WHAT YOU SHOULD DO:
Pull out of the data below the stretch of lines bounded by the one containing "FRONT_CUP_TURN = radians(218.4)" and the one containing "imported = [obj", both bounds included, unchanged.

STORED DATA:
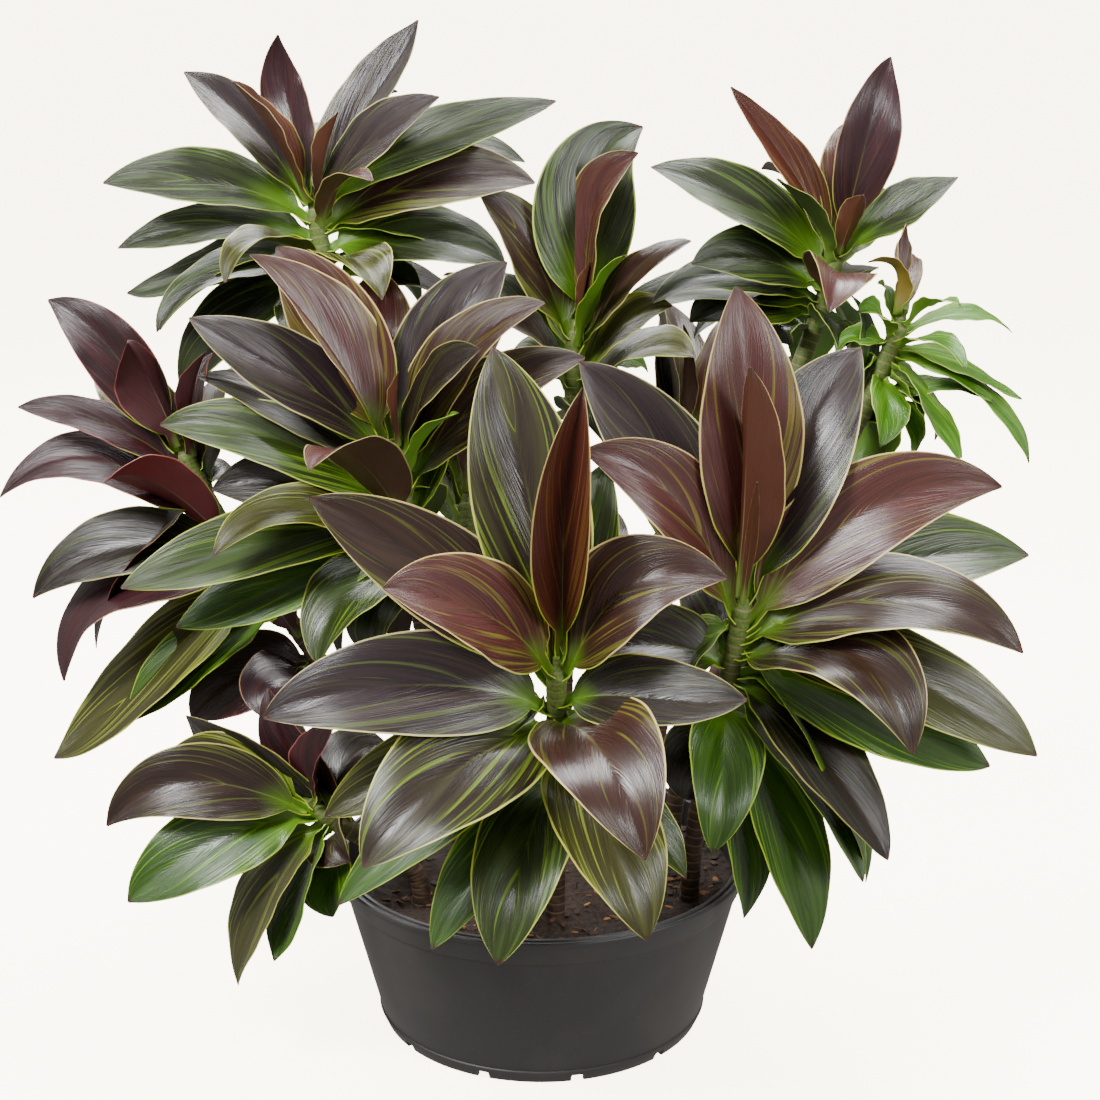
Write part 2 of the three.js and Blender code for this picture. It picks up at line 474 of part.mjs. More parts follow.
// A blade: left margin, midrib and right margin on the upper face, the same on the lower one.
function bladeGeometry(leaf) {
  const { base, tip, axis, age, width, arch, roll, fold, index } = leaf;
  const chord = tip.clone().sub(base);
  const ahead = chord.clone().normalize();
  const lift = axis.clone().addScaledVector(ahead, -axis.dot(ahead)).normalize();
  const rise = (YOUNG_RISE + (OLD_RISE - YOUNG_RISE) * age) * chord.length();
  const curve = new THREE.CubicBezierCurve3(
    base,
    base.clone().addScaledVector(chord, RISE_PLACE).addScaledVector(axis, rise),
    base.clone().addScaledVector(chord, ARCH_PLACE).addScaledVector(lift, arch * ARCH_PULL),
    tip,
  );
  const sideways = ahead.clone().cross(lift);
  if (sideways.y > 0) sideways.negate();
  const face = lift.clone().multiplyScalar(Math.cos(rad(roll)))
    .addScaledVector(sideways, Math.sin(rad(roll)));
  const twist = rad(TWIST) * Math.sin(TWIST_STEP * index);

  const positions = [];
  for (const t of BLADE_STATIONS) {
    const middle = curve.getPoint(t);
    const along = curve.getTangent(t);
    const turnedFace = face.clone().applyAxisAngle(ahead, twist * t);
    const across = along.clone().cross(turnedFace).normalize();
    const up = across.clone().cross(along).normalize();
    const half = halfWidth(t, width);
    const petioleFold = PETIOLE_FOLD * Math.max(0, 1 - t / FOLD_SHARE);
    const bend = rad(Math.max(fold, petioleFold));
    const edges = [-1, 1].map((side) => {
      const phase = WAVE_RATE * t + side * WAVE_OFFSET + index;
      const wave = WAVE * Math.sin(phase) * half / (width / 2);
      const outward = across.clone().multiplyScalar(side * Math.cos(bend))
        .addScaledVector(up, Math.sin(bend));
      const normal = up.clone().multiplyScalar(Math.cos(bend))
        .addScaledVector(across, -side * Math.sin(bend));
      const top = middle.clone().addScaledVector(outward, half).addScaledVector(up, wave);
      return { top, bottom: top.clone().addScaledVector(normal, -BLADE_THICKNESS) };
    });
    const keel = middle.clone().addScaledVector(up, -BLADE_THICKNESS / Math.cos(bend));
    for (const point of [edges[0].top, middle, edges[1].top, edges[1].bottom, keel, edges[0].bottom]) {
      positions.push(point.x, point.y, point.z);
    }
  }

  return ringedGeometry(positions, 6);
}

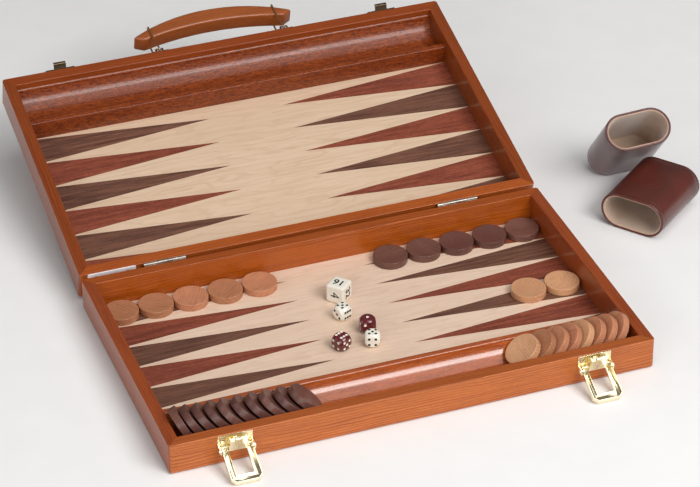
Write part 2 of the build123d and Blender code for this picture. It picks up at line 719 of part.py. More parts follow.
# ---------------------------------------------------------------- dice cups
def cup(name, place):
    """A flattened round cup: leather-covered shell, and a lining that stops at its lip."""
    with BuildPart() as shell:
        with BuildSketch(Plane.XY):
            SlotOverall(CUP_WIDTH, CUP_DEPTH)
        extrude(amount=CUP_LENGTH)
        with BuildSketch(Plane.XY.offset(CUP_FLOOR)):
            SlotOverall(CUP_WIDTH - 2 * CUP_WALL, CUP_DEPTH - 2 * CUP_WALL)
        extrude(amount=CUP_LENGTH, mode=Mode.SUBTRACT)
        fillet(shell.faces().sort_by(Axis.Z)[0].edges(), 1.2)
    save(shell, f"{name}_shell", place)
    with BuildPart() as lining:
        with BuildSketch(Plane.XY.offset(CUP_FLOOR)):
            SlotOverall(CUP_WIDTH - 2 * CUP_WALL, CUP_DEPTH - 2 * CUP_WALL)
        extrude(amount=CUP_LENGTH - CUP_FLOOR)
        inner = 2 * (CUP_WALL + CUP_LINING)
        with BuildSketch(Plane.XY.offset(CUP_FLOOR + CUP_LINING)):
            SlotOverall(CUP_WIDTH - inner, CUP_DEPTH - inner)
        extrude(amount=CUP_LENGTH, mode=Mode.SUBTRACT)
    save(lining, f"{name}_lining", place)


FRONT_CUP_TURN = radians(218.4)
front_cup = Plane(
    origin=(366.4, 124.5, CUP_DEPTH / 2),
    x_dir=(-sin(FRONT_CUP_TURN), cos(FRONT_CUP_TURN), 0),
    z_dir=(cos(FRONT_CUP_TURN), sin(FRONT_CUP_TURN), 0),
)
rear_cup = Plane(origin=(342.0, 188.9, 13.7), x_dir=(1.0, -0.04, 0.07), z_dir=(-0.08, -0.65, 0.75))
cup("front_cup", front_cup.location)
cup("rear_cup", rear_cup.location)
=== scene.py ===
import json
import math
import random

import bmesh
import bpy
from mathutils import Matrix, Vector

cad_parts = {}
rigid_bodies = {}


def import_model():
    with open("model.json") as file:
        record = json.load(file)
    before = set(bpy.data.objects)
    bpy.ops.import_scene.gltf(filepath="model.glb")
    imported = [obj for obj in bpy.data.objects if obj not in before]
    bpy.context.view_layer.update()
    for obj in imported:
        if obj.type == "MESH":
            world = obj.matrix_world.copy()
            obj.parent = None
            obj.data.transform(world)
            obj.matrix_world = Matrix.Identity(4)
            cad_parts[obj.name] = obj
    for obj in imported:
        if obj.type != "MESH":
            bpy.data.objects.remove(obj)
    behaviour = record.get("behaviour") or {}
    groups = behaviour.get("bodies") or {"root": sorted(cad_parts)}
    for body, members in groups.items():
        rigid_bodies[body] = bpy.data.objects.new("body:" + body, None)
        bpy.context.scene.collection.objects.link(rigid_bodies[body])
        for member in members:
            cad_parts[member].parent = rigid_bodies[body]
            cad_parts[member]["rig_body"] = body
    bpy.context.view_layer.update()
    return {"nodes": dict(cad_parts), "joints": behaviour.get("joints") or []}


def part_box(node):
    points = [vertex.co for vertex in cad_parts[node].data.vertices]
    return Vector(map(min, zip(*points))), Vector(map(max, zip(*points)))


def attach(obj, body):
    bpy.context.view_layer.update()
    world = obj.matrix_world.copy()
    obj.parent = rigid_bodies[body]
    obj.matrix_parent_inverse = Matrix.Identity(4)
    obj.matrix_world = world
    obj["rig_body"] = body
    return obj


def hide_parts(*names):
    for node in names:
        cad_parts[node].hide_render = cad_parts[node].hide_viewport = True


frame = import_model()
scene = bpy.context.scene
MM = 0.001
WELD = 2e-6

# ------------------------------------------------------------------ the two trays
# Each tray's own frame has its origin on the hinge axis, with +y away from the hinge and +z out of the open tray.
OPEN_TILT = math.radians(13.9)
joints = {j["name"]: j for j in frame["joints"]}
hinge_at = Vector(joints["case_hinge"]["pos_m"])
far_place = Matrix.Translation(hinge_at) @ Matrix.Rotation(OPEN_TILT, 4, "X")
near_place = Matrix.Translation(hinge_at) @ Matrix.Rotation(math.pi, 4, "Z")

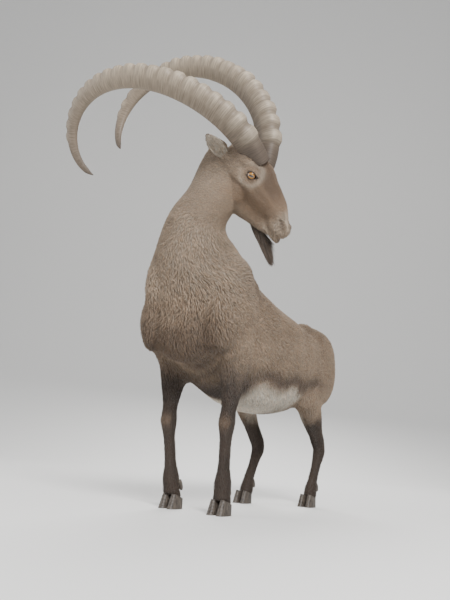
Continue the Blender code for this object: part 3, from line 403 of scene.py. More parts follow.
def head_masses():
    """Skull, jaw, cheeks, brows, lips and the seats of the horns and ears."""
    made = [head_loft("skull", SKULL, 2.25), head_loft("jaw", JAW, 2.2)]
    made.append(head_ball("nose", (0.185, 0, -0.024), (0.018, 0.015, 0.013)))
    made.append(head_ball("chin", (0.170, 0, -0.080), (0.024, 0.019, 0.013)))
    made.append(head_ball("lower_lip", (0.184, 0, -0.073), (0.018, 0.017, 0.0095)))
    made.append(head_ball("upper_lip", (0.184, 0, -0.048), (0.022, 0.026, 0.019)))
    for sign in SIDES.values():
        masses = (
            ((-0.024, 0.034, -0.074), (0.056, 0.026, 0.056), 0),
            ((-0.002, 0.0430, 0.017), (0.030, 0.0145, 0.013), 0),
            ((0.016, 0.042, -0.016), (0.034, 0.013, 0.016), -18),
            ((-0.054, 0.033, 0.020), (0.052, 0.031, 0.028), 0),
            ((0.176, 0.019, -0.024), (0.020, 0.012, 0.014), 0),
            ((0.156, 0.020, -0.046), (0.042, 0.015, 0.018), 0),
            ((-0.100, 0.044, -0.022), (0.028, 0.026, 0.026), 0),
            (EYE_AT, (0.0205, 0.0190, 0.0185), 0),
        )
        for centre, radii, spin in masses:
            made.append(head_ball("mass", centre, radii, sign, spin))
    return made


def head_line(thing, points, width, height):
    """The same stroke on both sides of the head."""
    for sign in SIDES.values():
        stroke(thing, in_head(mirrored(points, sign)), width, height)


def shape_face(thing):
    """Mouth, lips, nostrils, lids, tear line, cheekbone and the folds of the jaw."""
    shape = bmesh.new()
    shape.from_mesh(thing.data)
    tree = BVHTree.FromBMesh(shape)
    shape.free()
    for path, width, height in ((MOUTH, 0.0036, -0.0030), (NOSTRIL, 0.0036, -0.0034)):
        for sign in SIDES.values():
            near = in_head(mirrored(through(path, 3), sign))
            stroke(thing, np.array([tree.find_nearest(Vector(point))[0] for point in near]), width, height)
    for path, width, height in FACE_LINES:
        head_line(thing, path, width, height)
    for side in SIDES:
        centre, look, long, high = eye_frame(side)
        ring = almond(20, EYE_OPENING[0] * HEAD_SIZE * 1.28, EYE_OPENING[1] * HEAD_SIZE * 1.42)
        line = centre + look * EYE_RADIUS * HEAD_SIZE + ring[:, :1] * long + ring[:, 1:] * high
        stroke(thing, np.vstack([line[4:], line[:4]]), 0.0038, 0.0012)


def eye_frame(side):
    """Middle of an eye, the way it looks, its long axis and its height, in the world."""
    sign = SIDES[side]
    look = unit(TURN @ mirrored(EYE_LOOKS, sign))
    long = TURN @ np.array((1, 0, 0.42))
    long = unit(long - look * (long @ look))
    high = np.cross(look, long)
    high *= np.sign(high @ TURN[:, 2])
    return in_head(mirrored(EYE_AT, sign)), look, long, high


def almond(count, long_half, high_half):
    """An eye's outline: (cos a, sin a*(1 - 0.35 cos^2 a)) times the two half sizes."""
    angle = np.linspace(0, 2 * np.pi, count, endpoint=False)
    across = np.cos(angle) * long_half
    up = np.sin(angle) * (1 - 0.35 * np.cos(angle) ** 2) * high_half
    return np.stack([across, up], 1)


def open_lids(thing):
    """Sinks the skin inside each eye's almond behind the eyeball: depth 0.013*step(1.08, 0.74, ring).

    ring is 1 on the almond and 0 in its middle, so the lids' edge is where the ball comes through.
    """
    points = points_of(thing)
    for side in SIDES:
        centre, look, long, high = eye_frame(side)
        away = points - centre
        u = away @ long / (EYE_OPENING[0] * HEAD_SIZE)
        narrow = 1 - 0.35 * np.minimum(u**2, 1)
        ring = np.hypot(u, away @ high / (EYE_OPENING[1] * HEAD_SIZE * narrow))
        sunk = 0.013 * step(1.08, 0.74, ring) * (away @ look > 0.004)
        points = points - sunk[:, None] * look
    set_points(thing, points)


def merged_node(name, grown):
    """A copy of a solid with its loose triangles merged and its surface moved out a little."""
    shape = bmesh.new()
    shape.from_mesh(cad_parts[name].data)
    bmesh.ops.remove_doubles(shape, verts=shape.verts, dist=1e-5)
    bmesh.ops.recalc_face_normals(shape, faces=shape.faces)
    mesh = bpy.data.meshes.new("flesh")
    shape.to_mesh(mesh)
    shape.free()
    made = bpy.data.objects.new("flesh", mesh)
    bpy.context.scene.collection.objects.link(made)
    set_points(made, points_of(made) + normals_of(made) * grown)
    return made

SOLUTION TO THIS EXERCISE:
FRONT_CUP_TURN = radians(218.4)
front_cup = Plane(
    origin=(366.4, 124.5, CUP_DEPTH / 2),
    x_dir=(-sin(FRONT_CUP_TURN), cos(FRONT_CUP_TURN), 0),
    z_dir=(cos(FRONT_CUP_TURN), sin(FRONT_CUP_TURN), 0),
)
rear_cup = Plane(origin=(342.0, 188.9, 13.7), x_dir=(1.0, -0.04, 0.07), z_dir=(-0.08, -0.65, 0.75))
cup("front_cup", front_cup.location)
cup("rear_cup", rear_cup.location)
=== scene.py ===
import json
import math
import random

import bmesh
import bpy
from mathutils import Matrix, Vector

cad_parts = {}
rigid_bodies = {}


def import_model():
    with open("model.json") as file:
        record = json.load(file)
    before = set(bpy.data.objects)
    bpy.ops.import_scene.gltf(filepath="model.glb")
    imported = [obj for obj in bpy.data.objects if obj not in before]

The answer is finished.